Data in this exercise:
Start
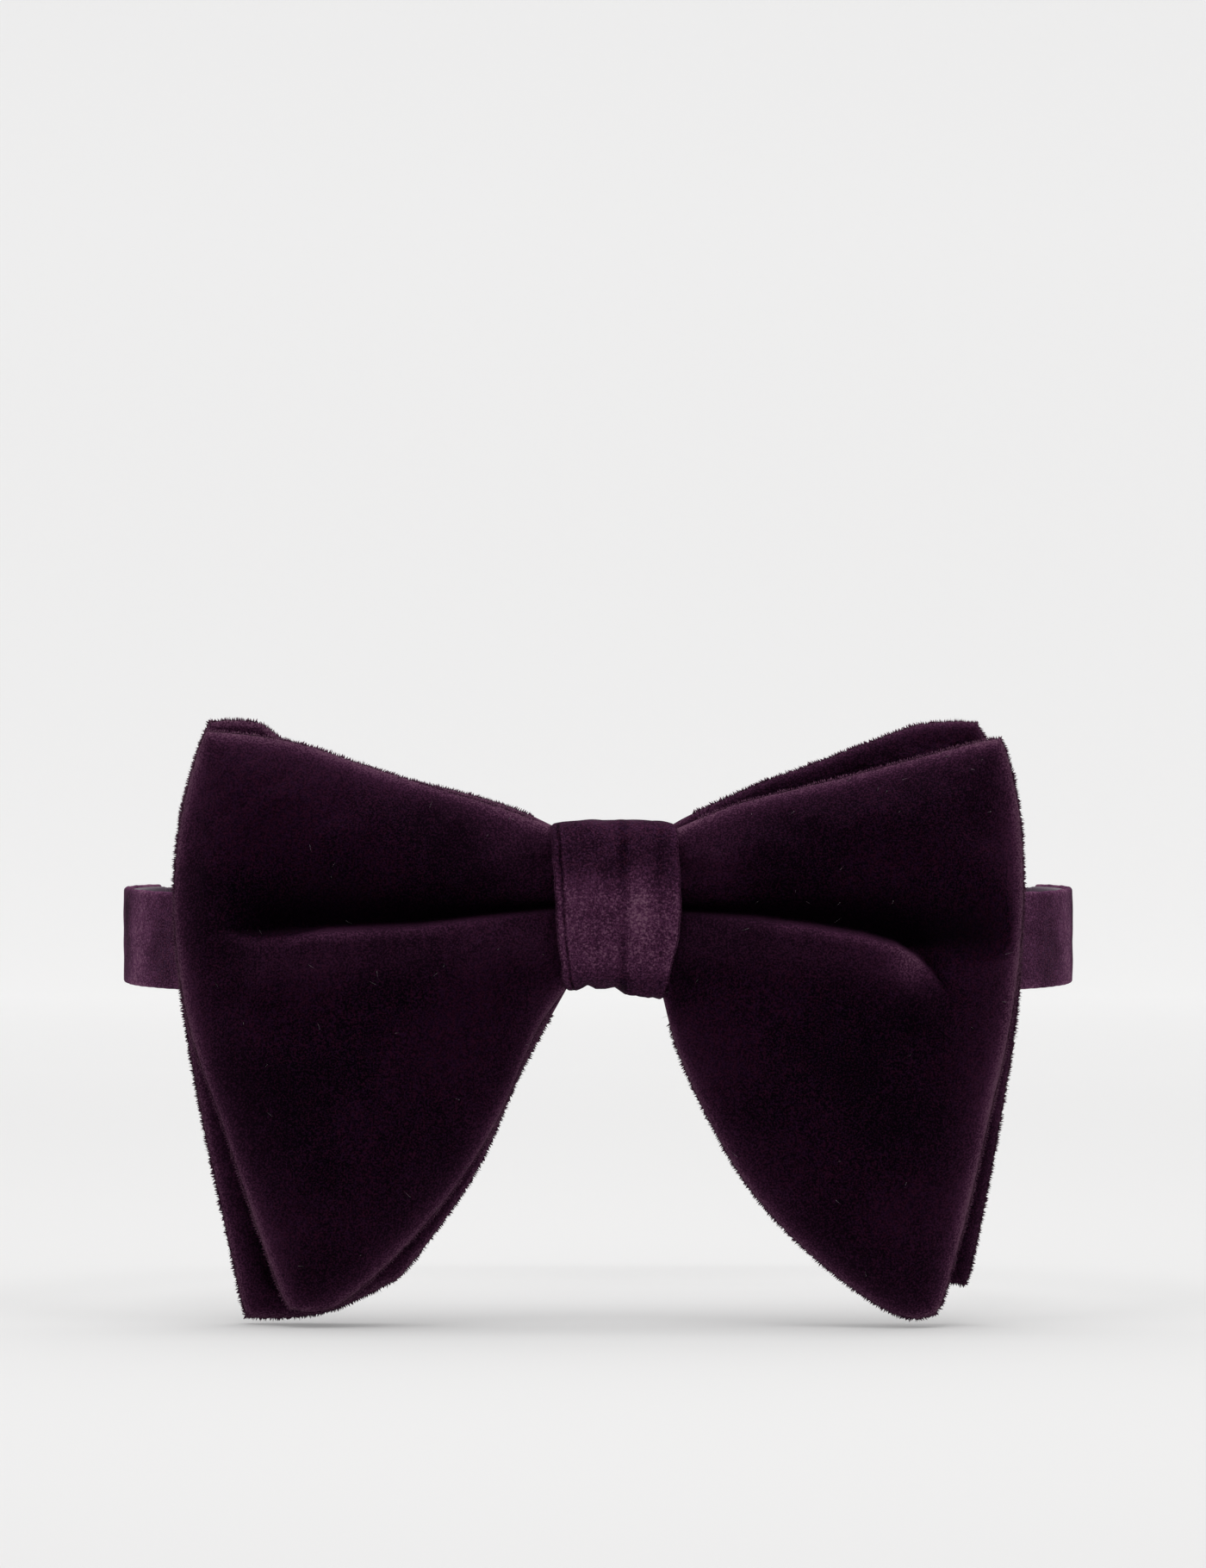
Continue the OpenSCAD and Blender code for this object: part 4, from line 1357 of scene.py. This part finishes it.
End
Start
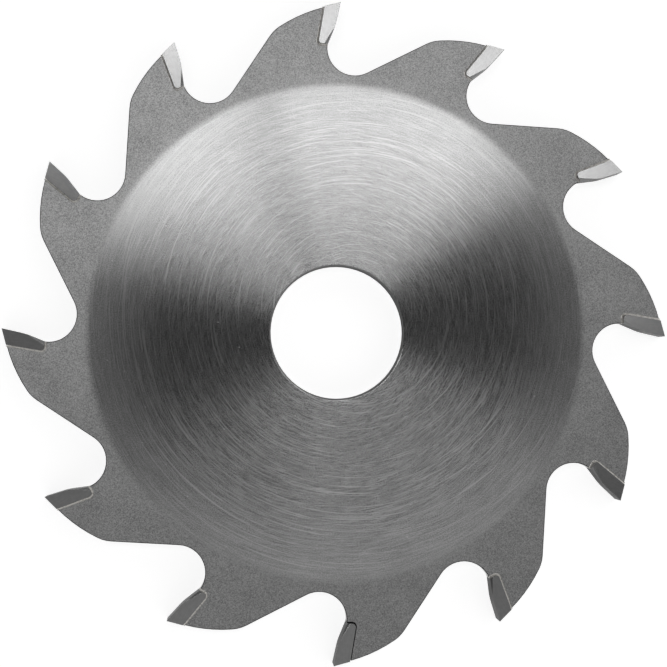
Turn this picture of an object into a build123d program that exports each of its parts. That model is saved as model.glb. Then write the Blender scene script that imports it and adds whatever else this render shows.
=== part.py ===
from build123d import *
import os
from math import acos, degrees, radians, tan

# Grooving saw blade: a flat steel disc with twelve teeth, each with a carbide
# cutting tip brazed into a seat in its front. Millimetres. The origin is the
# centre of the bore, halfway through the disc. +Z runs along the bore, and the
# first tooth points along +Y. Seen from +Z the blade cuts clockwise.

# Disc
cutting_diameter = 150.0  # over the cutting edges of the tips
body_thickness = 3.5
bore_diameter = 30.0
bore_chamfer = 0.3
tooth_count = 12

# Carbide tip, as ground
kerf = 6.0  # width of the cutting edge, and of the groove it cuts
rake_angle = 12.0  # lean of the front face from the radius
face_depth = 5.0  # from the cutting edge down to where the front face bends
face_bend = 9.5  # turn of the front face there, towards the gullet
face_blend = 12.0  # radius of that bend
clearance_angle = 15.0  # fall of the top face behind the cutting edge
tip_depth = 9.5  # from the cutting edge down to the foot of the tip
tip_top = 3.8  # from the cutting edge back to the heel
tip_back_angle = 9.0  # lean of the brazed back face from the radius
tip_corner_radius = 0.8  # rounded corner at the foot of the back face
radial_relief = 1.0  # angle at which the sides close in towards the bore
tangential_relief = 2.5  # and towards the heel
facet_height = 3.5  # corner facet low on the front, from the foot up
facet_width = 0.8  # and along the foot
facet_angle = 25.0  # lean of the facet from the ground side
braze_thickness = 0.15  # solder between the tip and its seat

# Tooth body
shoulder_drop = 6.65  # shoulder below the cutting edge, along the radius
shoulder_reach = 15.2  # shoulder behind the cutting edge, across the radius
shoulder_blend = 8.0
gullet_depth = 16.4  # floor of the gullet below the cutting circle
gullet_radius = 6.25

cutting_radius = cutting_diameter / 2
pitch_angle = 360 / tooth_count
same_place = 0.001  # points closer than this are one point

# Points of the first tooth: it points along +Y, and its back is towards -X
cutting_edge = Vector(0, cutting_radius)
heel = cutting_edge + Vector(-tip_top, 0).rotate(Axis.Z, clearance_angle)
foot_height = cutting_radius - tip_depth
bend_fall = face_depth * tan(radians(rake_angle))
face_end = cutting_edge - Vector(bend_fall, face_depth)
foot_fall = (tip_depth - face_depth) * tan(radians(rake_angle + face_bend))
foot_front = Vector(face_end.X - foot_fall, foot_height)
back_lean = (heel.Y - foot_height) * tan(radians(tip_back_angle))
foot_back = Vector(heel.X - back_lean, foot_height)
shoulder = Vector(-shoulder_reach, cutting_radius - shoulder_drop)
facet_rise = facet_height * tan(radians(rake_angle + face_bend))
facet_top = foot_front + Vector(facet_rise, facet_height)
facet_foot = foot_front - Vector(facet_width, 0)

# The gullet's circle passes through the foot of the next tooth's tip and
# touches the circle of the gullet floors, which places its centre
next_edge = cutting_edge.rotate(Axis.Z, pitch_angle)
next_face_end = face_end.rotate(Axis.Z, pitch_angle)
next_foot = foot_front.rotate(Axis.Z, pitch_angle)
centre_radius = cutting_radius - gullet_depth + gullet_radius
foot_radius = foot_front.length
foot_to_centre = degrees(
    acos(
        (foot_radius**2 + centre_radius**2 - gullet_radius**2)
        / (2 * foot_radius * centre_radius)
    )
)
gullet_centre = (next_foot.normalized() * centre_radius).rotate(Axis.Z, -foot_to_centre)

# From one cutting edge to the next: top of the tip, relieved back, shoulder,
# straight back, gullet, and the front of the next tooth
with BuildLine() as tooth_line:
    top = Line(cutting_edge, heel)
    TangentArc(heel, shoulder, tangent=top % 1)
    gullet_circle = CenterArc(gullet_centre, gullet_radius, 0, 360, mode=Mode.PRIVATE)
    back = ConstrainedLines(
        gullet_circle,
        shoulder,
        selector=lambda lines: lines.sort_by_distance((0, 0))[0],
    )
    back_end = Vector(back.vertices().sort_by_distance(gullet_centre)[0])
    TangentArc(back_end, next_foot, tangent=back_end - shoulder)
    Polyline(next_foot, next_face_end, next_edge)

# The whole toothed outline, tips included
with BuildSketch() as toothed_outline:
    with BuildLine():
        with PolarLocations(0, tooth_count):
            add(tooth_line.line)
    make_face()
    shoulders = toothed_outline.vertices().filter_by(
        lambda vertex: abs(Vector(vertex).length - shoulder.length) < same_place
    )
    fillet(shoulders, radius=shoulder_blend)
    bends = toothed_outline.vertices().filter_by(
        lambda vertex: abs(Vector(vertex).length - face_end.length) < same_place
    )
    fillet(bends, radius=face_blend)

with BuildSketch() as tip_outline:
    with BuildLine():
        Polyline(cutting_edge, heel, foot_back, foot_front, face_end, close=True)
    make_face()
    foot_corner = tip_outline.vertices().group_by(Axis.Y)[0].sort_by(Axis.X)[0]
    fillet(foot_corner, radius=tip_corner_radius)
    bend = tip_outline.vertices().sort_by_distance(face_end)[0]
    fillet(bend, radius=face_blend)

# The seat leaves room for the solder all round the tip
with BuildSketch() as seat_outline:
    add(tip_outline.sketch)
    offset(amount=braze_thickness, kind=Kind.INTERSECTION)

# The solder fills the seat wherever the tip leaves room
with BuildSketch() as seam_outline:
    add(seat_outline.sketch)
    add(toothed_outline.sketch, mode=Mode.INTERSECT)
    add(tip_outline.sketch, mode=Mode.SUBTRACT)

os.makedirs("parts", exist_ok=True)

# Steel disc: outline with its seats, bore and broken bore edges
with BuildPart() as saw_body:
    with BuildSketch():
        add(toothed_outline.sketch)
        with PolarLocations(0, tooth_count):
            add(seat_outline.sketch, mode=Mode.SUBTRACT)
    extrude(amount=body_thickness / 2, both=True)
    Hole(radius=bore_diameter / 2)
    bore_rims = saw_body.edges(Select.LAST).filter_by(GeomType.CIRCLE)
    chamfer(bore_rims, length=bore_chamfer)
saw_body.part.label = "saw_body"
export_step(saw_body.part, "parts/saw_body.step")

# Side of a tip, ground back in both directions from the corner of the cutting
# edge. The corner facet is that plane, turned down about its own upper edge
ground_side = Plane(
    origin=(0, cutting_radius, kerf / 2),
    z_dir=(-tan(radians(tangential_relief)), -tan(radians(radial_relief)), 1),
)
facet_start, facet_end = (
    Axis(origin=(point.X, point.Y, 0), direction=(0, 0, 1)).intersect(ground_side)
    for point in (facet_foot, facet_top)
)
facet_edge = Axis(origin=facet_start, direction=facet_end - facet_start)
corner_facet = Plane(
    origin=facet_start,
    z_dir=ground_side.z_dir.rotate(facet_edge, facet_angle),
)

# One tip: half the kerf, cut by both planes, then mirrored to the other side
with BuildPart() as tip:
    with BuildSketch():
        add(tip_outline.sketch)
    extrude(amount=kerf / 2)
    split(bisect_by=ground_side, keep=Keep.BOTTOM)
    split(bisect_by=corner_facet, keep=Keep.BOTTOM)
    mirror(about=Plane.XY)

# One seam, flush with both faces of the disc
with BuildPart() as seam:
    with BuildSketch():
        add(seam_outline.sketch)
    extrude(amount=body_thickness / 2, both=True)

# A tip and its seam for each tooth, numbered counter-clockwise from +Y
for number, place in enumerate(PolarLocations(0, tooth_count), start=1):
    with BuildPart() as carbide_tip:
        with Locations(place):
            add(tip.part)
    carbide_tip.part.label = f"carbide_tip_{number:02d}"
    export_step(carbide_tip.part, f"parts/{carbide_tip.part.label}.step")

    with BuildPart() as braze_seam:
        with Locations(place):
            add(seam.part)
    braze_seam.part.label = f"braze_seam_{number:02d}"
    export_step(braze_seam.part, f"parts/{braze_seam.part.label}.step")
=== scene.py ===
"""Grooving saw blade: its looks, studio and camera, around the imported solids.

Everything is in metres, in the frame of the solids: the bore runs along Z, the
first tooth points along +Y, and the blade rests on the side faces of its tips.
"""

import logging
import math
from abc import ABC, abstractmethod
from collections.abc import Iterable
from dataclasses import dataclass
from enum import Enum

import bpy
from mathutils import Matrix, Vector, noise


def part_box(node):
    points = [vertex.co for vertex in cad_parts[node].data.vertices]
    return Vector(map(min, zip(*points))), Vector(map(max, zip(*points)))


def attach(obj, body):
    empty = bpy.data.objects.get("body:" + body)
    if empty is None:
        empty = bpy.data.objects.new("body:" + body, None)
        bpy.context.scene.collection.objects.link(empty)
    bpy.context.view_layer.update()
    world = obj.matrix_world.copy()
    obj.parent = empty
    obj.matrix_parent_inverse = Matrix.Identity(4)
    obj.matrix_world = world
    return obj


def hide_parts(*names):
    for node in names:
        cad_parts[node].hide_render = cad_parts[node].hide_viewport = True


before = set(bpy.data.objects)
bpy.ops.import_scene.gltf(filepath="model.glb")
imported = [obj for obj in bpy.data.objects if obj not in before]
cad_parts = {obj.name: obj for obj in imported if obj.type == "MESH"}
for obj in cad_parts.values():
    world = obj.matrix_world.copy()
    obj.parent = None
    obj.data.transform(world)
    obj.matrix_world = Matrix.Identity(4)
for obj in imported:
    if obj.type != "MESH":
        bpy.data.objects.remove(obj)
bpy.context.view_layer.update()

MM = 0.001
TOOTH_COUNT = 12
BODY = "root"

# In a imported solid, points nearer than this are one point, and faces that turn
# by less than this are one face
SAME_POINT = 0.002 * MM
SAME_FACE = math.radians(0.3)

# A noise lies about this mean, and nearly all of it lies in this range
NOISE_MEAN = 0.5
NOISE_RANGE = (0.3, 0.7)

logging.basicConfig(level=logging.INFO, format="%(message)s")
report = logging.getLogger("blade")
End
Start
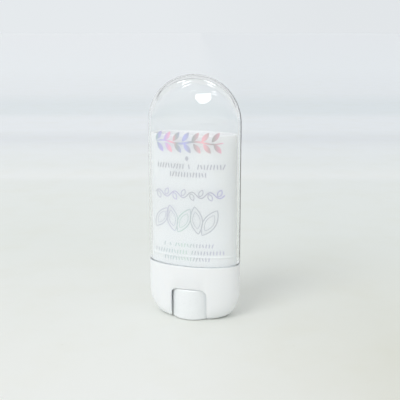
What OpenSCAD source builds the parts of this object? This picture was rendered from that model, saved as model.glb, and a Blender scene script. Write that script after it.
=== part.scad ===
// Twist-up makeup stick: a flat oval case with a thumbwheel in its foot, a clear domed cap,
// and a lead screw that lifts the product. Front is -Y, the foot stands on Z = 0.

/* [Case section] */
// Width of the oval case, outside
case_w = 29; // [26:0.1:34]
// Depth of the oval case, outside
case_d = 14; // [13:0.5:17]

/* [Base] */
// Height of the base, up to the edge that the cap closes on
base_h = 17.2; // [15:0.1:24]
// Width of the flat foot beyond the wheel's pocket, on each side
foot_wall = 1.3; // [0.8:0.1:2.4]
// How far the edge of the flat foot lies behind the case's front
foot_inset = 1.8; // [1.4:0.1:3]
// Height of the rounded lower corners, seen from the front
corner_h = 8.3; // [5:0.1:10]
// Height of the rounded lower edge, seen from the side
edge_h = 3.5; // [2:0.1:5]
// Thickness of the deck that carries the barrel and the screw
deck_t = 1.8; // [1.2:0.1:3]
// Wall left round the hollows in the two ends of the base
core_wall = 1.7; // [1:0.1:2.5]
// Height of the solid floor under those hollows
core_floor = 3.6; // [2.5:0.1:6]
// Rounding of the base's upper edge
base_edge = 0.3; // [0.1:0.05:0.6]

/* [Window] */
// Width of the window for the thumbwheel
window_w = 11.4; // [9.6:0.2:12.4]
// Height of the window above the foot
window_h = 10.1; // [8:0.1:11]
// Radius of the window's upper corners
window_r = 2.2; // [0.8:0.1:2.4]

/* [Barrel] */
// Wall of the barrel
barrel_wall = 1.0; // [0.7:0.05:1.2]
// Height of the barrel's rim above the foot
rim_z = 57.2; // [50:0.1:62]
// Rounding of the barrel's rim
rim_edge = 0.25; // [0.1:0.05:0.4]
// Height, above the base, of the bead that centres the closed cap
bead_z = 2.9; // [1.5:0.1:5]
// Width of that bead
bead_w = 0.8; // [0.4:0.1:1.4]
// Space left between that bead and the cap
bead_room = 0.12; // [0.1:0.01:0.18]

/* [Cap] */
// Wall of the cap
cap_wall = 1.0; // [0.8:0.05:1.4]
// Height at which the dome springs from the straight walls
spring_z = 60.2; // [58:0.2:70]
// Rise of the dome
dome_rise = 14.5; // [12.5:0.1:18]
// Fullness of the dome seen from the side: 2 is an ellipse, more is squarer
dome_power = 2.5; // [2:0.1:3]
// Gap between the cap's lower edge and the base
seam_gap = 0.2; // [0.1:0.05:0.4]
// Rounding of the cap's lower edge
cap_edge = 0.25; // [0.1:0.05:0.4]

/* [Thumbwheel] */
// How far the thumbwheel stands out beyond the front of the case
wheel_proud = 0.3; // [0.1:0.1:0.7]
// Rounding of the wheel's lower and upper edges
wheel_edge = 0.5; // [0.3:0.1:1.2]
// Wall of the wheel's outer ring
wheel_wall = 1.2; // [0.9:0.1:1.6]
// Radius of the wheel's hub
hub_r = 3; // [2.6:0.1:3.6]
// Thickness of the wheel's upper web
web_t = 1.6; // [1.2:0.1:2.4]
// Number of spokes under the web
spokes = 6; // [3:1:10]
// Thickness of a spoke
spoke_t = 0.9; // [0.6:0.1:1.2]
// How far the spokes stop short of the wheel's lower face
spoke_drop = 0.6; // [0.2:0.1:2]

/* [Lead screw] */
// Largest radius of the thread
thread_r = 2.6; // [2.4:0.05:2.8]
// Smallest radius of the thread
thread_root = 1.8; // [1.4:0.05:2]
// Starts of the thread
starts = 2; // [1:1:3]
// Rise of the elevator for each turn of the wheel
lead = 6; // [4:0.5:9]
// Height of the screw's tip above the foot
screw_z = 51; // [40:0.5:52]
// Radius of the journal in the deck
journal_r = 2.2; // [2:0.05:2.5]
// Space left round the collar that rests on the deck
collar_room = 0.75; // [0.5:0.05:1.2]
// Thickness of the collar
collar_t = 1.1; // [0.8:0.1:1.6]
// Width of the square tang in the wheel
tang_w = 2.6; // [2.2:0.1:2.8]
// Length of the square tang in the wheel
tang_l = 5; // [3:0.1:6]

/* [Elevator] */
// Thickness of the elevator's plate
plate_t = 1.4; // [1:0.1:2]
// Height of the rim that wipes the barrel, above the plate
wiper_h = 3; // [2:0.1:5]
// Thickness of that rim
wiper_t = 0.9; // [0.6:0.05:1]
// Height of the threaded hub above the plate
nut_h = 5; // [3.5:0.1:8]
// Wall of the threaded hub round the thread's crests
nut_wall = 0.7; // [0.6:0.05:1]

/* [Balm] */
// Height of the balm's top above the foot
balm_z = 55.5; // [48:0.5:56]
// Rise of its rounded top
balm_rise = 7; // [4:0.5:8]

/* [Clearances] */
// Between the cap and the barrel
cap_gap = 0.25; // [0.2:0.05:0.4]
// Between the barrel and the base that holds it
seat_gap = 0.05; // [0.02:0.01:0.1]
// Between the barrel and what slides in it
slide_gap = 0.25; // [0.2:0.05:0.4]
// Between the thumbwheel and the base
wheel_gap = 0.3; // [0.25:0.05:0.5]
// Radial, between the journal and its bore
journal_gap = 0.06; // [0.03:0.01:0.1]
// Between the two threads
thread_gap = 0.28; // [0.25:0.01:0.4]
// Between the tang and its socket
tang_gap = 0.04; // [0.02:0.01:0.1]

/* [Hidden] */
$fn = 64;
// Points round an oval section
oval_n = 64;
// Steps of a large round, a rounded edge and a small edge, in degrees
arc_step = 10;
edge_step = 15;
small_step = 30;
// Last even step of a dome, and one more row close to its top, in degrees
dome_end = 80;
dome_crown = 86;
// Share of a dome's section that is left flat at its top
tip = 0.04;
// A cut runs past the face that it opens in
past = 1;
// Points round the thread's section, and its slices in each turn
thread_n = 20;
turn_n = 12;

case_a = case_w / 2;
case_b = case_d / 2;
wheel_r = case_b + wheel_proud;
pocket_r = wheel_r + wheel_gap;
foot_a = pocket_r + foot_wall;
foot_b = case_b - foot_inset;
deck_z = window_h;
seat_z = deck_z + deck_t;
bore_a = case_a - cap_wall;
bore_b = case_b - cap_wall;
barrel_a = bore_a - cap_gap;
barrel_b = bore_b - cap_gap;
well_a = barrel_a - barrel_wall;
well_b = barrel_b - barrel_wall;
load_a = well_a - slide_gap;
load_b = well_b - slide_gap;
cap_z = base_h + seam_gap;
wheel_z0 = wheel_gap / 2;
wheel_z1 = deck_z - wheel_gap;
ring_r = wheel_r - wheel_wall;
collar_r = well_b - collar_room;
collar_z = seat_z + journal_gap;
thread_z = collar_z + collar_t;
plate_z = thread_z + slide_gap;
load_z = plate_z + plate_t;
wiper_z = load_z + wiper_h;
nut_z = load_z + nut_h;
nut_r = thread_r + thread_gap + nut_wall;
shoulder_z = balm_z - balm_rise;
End
Exercise objective:
Only the lines from the one containing "# A tip and" to the one containing "obj.matrix_world = Matrix.Identity(4)" are to be printed, both ends included, exactly as written.

Result below:
# A tip and its seam for each tooth, numbered counter-clockwise from +Y
for number, place in enumerate(PolarLocations(0, tooth_count), start=1):
    with BuildPart() as carbide_tip:
        with Locations(place):
            add(tip.part)
    carbide_tip.part.label = f"carbide_tip_{number:02d}"
    export_step(carbide_tip.part, f"parts/{carbide_tip.part.label}.step")

    with BuildPart() as braze_seam:
        with Locations(place):
            add(seam.part)
    braze_seam.part.label = f"braze_seam_{number:02d}"
    export_step(braze_seam.part, f"parts/{braze_seam.part.label}.step")
=== scene.py ===
"""Grooving saw blade: its looks, studio and camera, around the imported solids.

Everything is in metres, in the frame of the solids: the bore runs along Z, the
first tooth points along +Y, and the blade rests on the side faces of its tips.
"""

import logging
import math
from abc import ABC, abstractmethod
from collections.abc import Iterable
from dataclasses import dataclass
from enum import Enum

import bpy
from mathutils import Matrix, Vector, noise


def part_box(node):
    points = [vertex.co for vertex in cad_parts[node].data.vertices]
    return Vector(map(min, zip(*points))), Vector(map(max, zip(*points)))


def attach(obj, body):
    empty = bpy.data.objects.get("body:" + body)
    if empty is None:
        empty = bpy.data.objects.new("body:" + body, None)
        bpy.context.scene.collection.objects.link(empty)
    bpy.context.view_layer.update()
    world = obj.matrix_world.copy()
    obj.parent = empty
    obj.matrix_parent_inverse = Matrix.Identity(4)
    obj.matrix_world = world
    return obj


def hide_parts(*names):
    for node in names:
        cad_parts[node].hide_render = cad_parts[node].hide_viewport = True


before = set(bpy.data.objects)
bpy.ops.import_scene.gltf(filepath="model.glb")
imported = [obj for obj in bpy.data.objects if obj not in before]
cad_parts = {obj.name: obj for obj in imported if obj.type == "MESH"}
for obj in cad_parts.values():
    world = obj.matrix_world.copy()
    obj.parent = None
    obj.data.transform(world)
    obj.matrix_world = Matrix.Identity(4)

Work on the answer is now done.